Síntese
A Terceira Turma do STJ entendeu que a indenização legal prevista no artigo 603 do Código Civil se aplica também aos contratos de prestação de serviço firmados entre pessoas jurídicas, mesmo quando não houver cláusula expressa estipulando a penalidade.
Comentário
Ao julgar o Recurso Especial nº 2.206.604/SP, a Terceira Turma do Superior Tribunal de Justiça decidiu que, mesmo sem previsão expressa no contrato, a indenização prevista no artigo 603 do Código Civil é aplicável aos contratos de prestação de serviços entre pessoas jurídicas, nos casos de rescisão unilateral.
O dispositivo legal estabelece que, se o contrato firmado por prazo determinado for encerrado sem justa causa, o prestador de serviços terá direito ao recebimento da retribuição vencida e metade da que lhe seria devida até o término do contrato. Tradicionalmente, a doutrina e a jurisprudência restringiam a aplicação do art. 603 do Código Civil a contratos celebrados com pessoas físicas, sobretudo profissionais autônomos.
Entretanto, a decisão recente do Superior Tribunal de Justiça reconheceu a possibilidade de aplicação da indenização legal também em contratos firmados entre pessoas jurídicas para prestação de serviços, representando um marco importante para a segurança jurídica nas relações empresariais.
A controvérsia envolveu uma empresa de gestão condominial, que foi contratada por um condomínio para a prestação de serviços. O contrato estabelecido entre as partes previa a execução dos serviços por tempo determinado. Contudo, foi encerrado antes do término de seu prazo, de forma unilateral e imotivada pelo condomínio.
Em virtude da rescisão sofrida, a empresa ajuizou ação indenizatória com fundamento no artigo 603 do Código Civil, sob o argumento de que a disposição legal assegura ao prestador o direito de receber a retribuição vencida e metade da que lhe seria devida até o término do contrato.
O Tribunal de Justiça de São Paulo afastou a aplicação do dispositivo legal, fundamentando que sua aplicação à relação entre pessoas jurídicas estaria condicionada à existência de cláusula contratual expressa e, na ausência desta, se destinaria exclusivamente a contratos com prestadores de serviço autônomos.

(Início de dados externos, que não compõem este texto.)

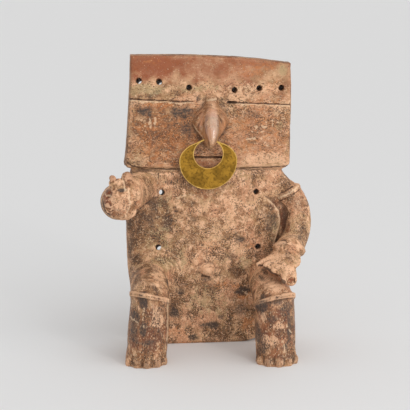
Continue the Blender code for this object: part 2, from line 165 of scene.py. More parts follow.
key = bpy.data.lights.new("key_light", "SUN")
key.angle = KEY_SPREAD
key.energy = KEY_ENERGY
hang_light(key, KEY_FROM, KEY_AT)

strip = bpy.data.lights.new("strip_light", "AREA")
strip.shape = "RECTANGLE"
strip.size, strip.size_y = STRIP_SIZE
strip.energy = STRIP_ENERGY
hang_light(strip, STRIP_FROM, STRIP_AT)

# %% [markdown]
# ## An even skin for the clay
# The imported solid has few, large faces, which is right for a collision shape and wrong for worn
# clay. A voxel remesh wraps the same solid in small even squares, about three quarters of a
# millimetre wide, so that every later step can treat the surface like real clay: rub it, press it
# and scratch it anywhere. Sculpting by hand would do the same, but code gives the same result in
# every run.

# %% Even skin
VOXEL = 0.75 * MM
SAME_CORNER = 0.01 * MM


def merged_copy(node, name):
    """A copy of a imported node, with its loose triangles joined at their corners."""
    shape = bmesh.new()
    shape.from_mesh(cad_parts[node].data)
    bmesh.ops.remove_doubles(shape, verts=shape.verts, dist=SAME_CORNER)
    mesh = bpy.data.meshes.new(name)
    shape.to_mesh(mesh)
    shape.free()
    piece = bpy.data.objects.new(name, mesh)
    bpy.context.scene.collection.objects.link(piece)
    return piece


def bake_modifiers(piece):
    """Swap the piece's mesh for what its modifiers make of it."""
    depsgraph = bpy.context.evaluated_depsgraph_get()
    mesh = bpy.data.meshes.new_from_object(piece.evaluated_get(depsgraph))
    piece.modifiers.clear()
    rough = piece.data
    piece.data = mesh
    bpy.data.meshes.remove(rough)
    mesh.name = piece.name


clay_figure = merged_copy("figure", "clay_figure")
skin = clay_figure.modifiers.new("even skin", "REMESH")
skin.mode = "VOXEL"
skin.voxel_size = VOXEL
skin.use_smooth_shade = True
bake_modifiers(clay_figure)
print("Even skin:", len(clay_figure.data.polygons), "squares")

# %% [markdown]
# ## Tools for the surface
# Blender hands a mesh over as long lists of numbers. With every point in one array, a rub, a press
# or a scratch is a short sum over all points at once. Noise gives the uneven hand in all of them.

# %% Point tools
# In one pass a point moves at most half way to its neighbours: more makes the surface ripple.
FULL_RUB = 0.5
LEAST_RUB = 0.001
# each layer of noise is twice as fine as the one before, and half as strong
HALVING, FINER, LAYERS = 1.0, 2.0, 3


def read(mesh, what, wide, kind=float):
    """All of a mesh's points, normals or edges as one array."""
    source = mesh.edges if what == "vertices" else mesh.vertices
    flat = np.empty(len(source) * wide, dtype=kind)
    source.foreach_get(what, flat)
    return flat.reshape(-1, wide)


def write_points(mesh, points):
    """Put the points back in the mesh."""
    mesh.vertices.foreach_set("co", points.ravel())
    mesh.update()


def neighbour_mean(values, edges, meets):
    """The mean of each point's neighbours, for one or more columns of values."""
    columns = []
    for column in values.T:
        total = np.bincount(edges[:, 0], column[edges[:, 1]], len(values))
        total += np.bincount(edges[:, 1], column[edges[:, 0]], len(values))
        columns.append(total / meets)
    return np.array(columns).T


def rub(values, edges, share, passes):
    """Rub values or points smooth, each pass by a share that may differ from point to point."""
    share = np.broadcast_to(share, (len(values),))
    edges = edges[(share[edges] > LEAST_RUB).any(axis=1)]
    meets = np.maximum(np.bincount(edges.ravel(), minlength=len(values)), 1)
    share = np.where(share > LEAST_RUB, share, 0.0)[:, None]
    for _ in range(passes):
        values = values + share * (neighbour_mean(values, edges, meets) - values)
    return values


def soften(mask, edges):
    """Spread a mask over its neighbours a little, so that it has no hard border."""
    return rub(mask[:, None], edges, FULL_RUB, 6)[:, 0]


def ease(low, high, values):
    """0 below low, 1 above high and a soft step between. Low may be the larger one."""
    t = np.clip((values - low) / (high - low), 0.0, 1.0)
    return t * t * (3 - 2 * t)


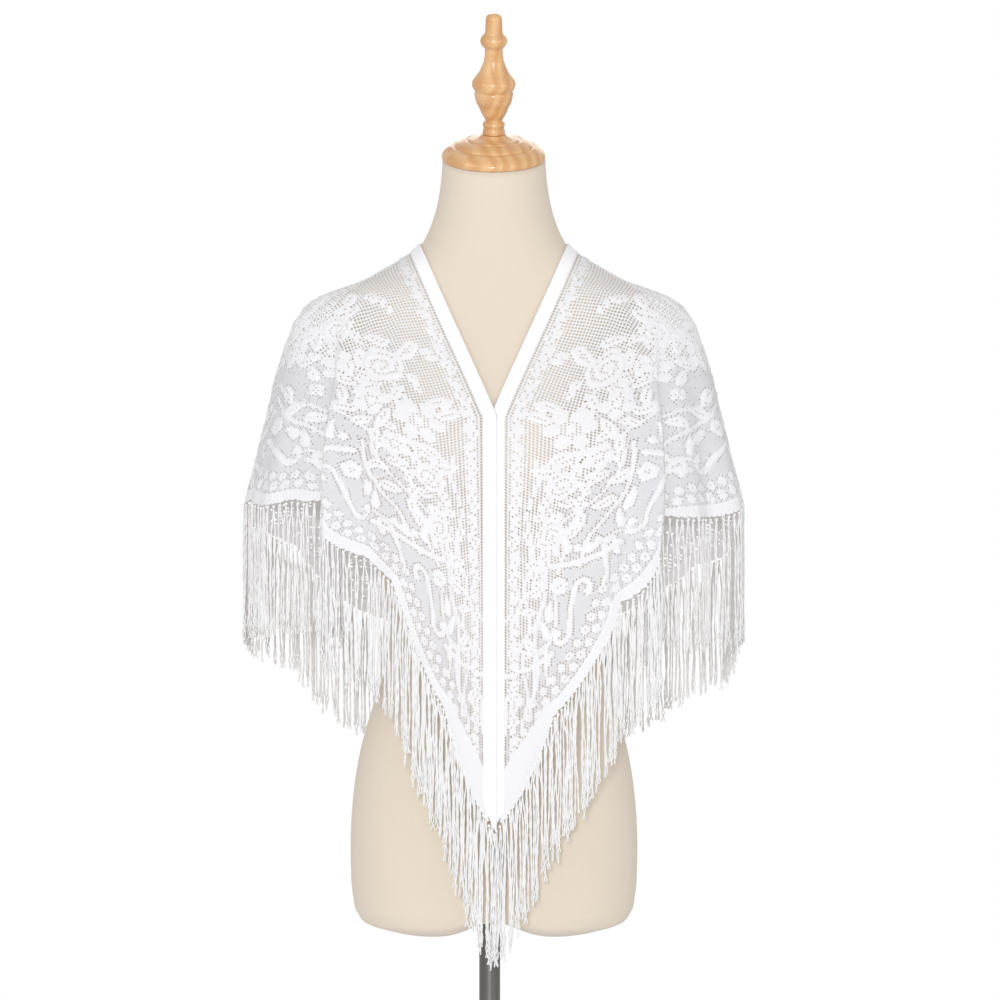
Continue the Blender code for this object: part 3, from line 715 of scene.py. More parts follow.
def pearl(x, y):
    r = np.hypot(x, y)
    return r - 1, np.clip(1.2 - r * r, 0, 1), np.zeros_like(x, bool)


MOTIFS = {
    "rose": rose, "flower": petals(6, 0.42), "bloom": petals(5, 0.55), "daisy": ring_flower,
    "bud": petals(4, 0.5), "leaf": leaf, "drop": drop, "pearl": pearl,
}

# The garland, charted along the hem's chord and in from it. The first is at the centre back.
# kind, along, away, size, turn
GARLAND = (
    ("rose", 0.000, 0.190, 0.0210, 0.0), ("flower", 0.052, 0.176, 0.0220, 0.4),
    ("bloom", 0.030, 0.146, 0.0150, 0.9), ("rose", 0.098, 0.188, 0.0180, 0.9),
    ("flower", 0.078, 0.148, 0.0170, 0.2), ("bloom", 0.142, 0.172, 0.0190, 0.1),
    ("rose", 0.122, 0.143, 0.0150, 1.7), ("rose", 0.188, 0.182, 0.0200, 0.3),
    ("flower", 0.170, 0.146, 0.0180, 0.6), ("flower", 0.236, 0.172, 0.0220, 0.5),
    ("bloom", 0.214, 0.143, 0.0150, 1.1), ("rose", 0.283, 0.188, 0.0170, 2.0),
    ("bloom", 0.262, 0.146, 0.0160, 0.2), ("bloom", 0.330, 0.172, 0.0190, 0.7),
    ("rose", 0.306, 0.146, 0.0160, 0.3), ("flower", 0.378, 0.182, 0.0210, 0.2),
    ("rose", 0.352, 0.144, 0.0160, 1.2), ("rose", 0.427, 0.184, 0.0155, 0.5),
    ("bloom", 0.400, 0.149, 0.0150, 0.4), ("rose", 0.482, 0.180, 0.0205, 0.2),
    ("flower", 0.450, 0.149, 0.0180, 1.0), ("bloom", 0.504, 0.142, 0.0170, 0.5),
    ("flower", 0.543, 0.164, 0.0230, 0.1), ("bloom", 0.556, 0.124, 0.0150, 0.8),
    ("rose", 0.594, 0.135, 0.0150, 0.9), ("flower", 0.618, 0.154, 0.0195, 0.4),
    ("bloom", 0.664, 0.128, 0.0155, 0.3), ("rose", 0.640, 0.110, 0.0150, 1.3),
    ("rose", 0.708, 0.103, 0.0135, 0.6), ("bloom", 0.750, 0.082, 0.0115, 0.2),
)
# Leaves and drops round each garland motif: turn, reach, length, in its own size
SPRAYS = (
    ("leaf", 1.15, 1.45, 0.66), ("leaf", 2.30, 1.42, 0.60), ("leaf", -0.75, 1.40, 0.62),
    ("leaf", -2.35, 1.45, 0.58), ("leaf", 0.10, 1.50, 0.55),
)
# A repeat of the border, from one notch of the hem to the next.
# kind, along, away, size, turn
BORDER = (
    ("daisy", 0.020, 0.073, 0.0095, 0.2), ("drop", 0.046, 0.066, 0.0110, 0.5),
    ("drop", 0.064, 0.060, 0.0105, 0.9), ("drop", 0.100, 0.064, 0.0100, -0.6),
    ("pearl", -0.040, 0.062, 0.0034, 0.0), ("pearl", -0.031, 0.069, 0.0036, 0.0),
    ("pearl", -0.023, 0.077, 0.0038, 0.0), ("pearl", -0.016, 0.086, 0.0038, 0.0),
    ("pearl", -0.008, 0.094, 0.0036, 0.0), ("leaf", 0.036, 0.092, 0.0125, -0.5),
    ("leaf", 0.062, 0.086, 0.0120, -0.7), ("leaf", 0.088, 0.094, 0.0125, 0.5),
    ("leaf", 0.020, 0.106, 0.0120, 0.8), ("drop", 0.110, 0.092, 0.0110, 1.1),
    ("bud", 0.074, 0.108, 0.0080, 0.3), ("bud", 0.048, 0.114, 0.0075, 0.3),
    ("leaf", 0.100, 0.118, 0.0115, -0.4),
)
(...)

A empresa apresentou recurso à instância superior, e o STJ reformou a decisão, reconhecendo que fazia jus à indenização.
A interpretação do artigo 603 do Código Civil, conforme a decisão do Superior Tribunal de Justiça, traz implicações significativas para os contratos de prestação de serviços, especialmente aqueles firmados entre pessoas jurídicas.
Para o relator, Ministro Ricardo Villas Bôas Cueva, o dispositivo legal não faz distinção entre pessoas físicas e jurídicas, e a finalidade da norma é garantir previsibilidade e evitar o uso abusivo da rescisão unilateral, protegendo a expectativa legítima do prestador, a boa-fé objetiva e a lealdade contratual. Consignou ainda ser desnecessária previsão contratual expressa acerca da indenização.
O ministro afirmou que “doutrina e jurisprudência evoluíram, mesmo sob a égide da antiga legislação, para ampliar o escopo da prestação de serviço, adaptando-se às novas formas de contratação e modelos de negócios“. Segundo ele, o STJ, ainda na vigência do CC de 1916, passou a admitir a aplicação do dispositivo em discussão nos contratos firmados entre pessoas jurídicas.
Asseverou também que “é provável que a maior proporção desses contratos, na atualidade, envolva exatamente contratantes pessoas jurídicas, em especial diante do fenômeno atualmente conhecido como pejotização”.
Atualmente, grande parte dos contratos de prestação de serviços envolve diretamente pessoas jurídicas, justamente em razão desse movimento de pejotização, o que demonstra que o mercado já não se estrutura apenas na lógica de pessoas físicas prestando serviços. Empresas especializadas e até microempresas individuais passaram a dominar diversos ramos. A realidade do mercado, marcada pela pejotização, exige uma leitura atualizada e abrangente da norma.
Para o STJ, não importa se o prestador é pessoa natural ou jurídica; o que importa é proteger a expectativa legítima do contrato e evitar que a parte que investiu tempo e recursos seja prejudicada por uma rescisão antecipada sem justa causa.
Com isso, a decisão alinha-se à tendência contemporânea de valorizar a função social do contrato e a proteção da legítima expectativa dos contratantes, garantindo equilíbrio e previsibilidade na execução de contratos empresariais.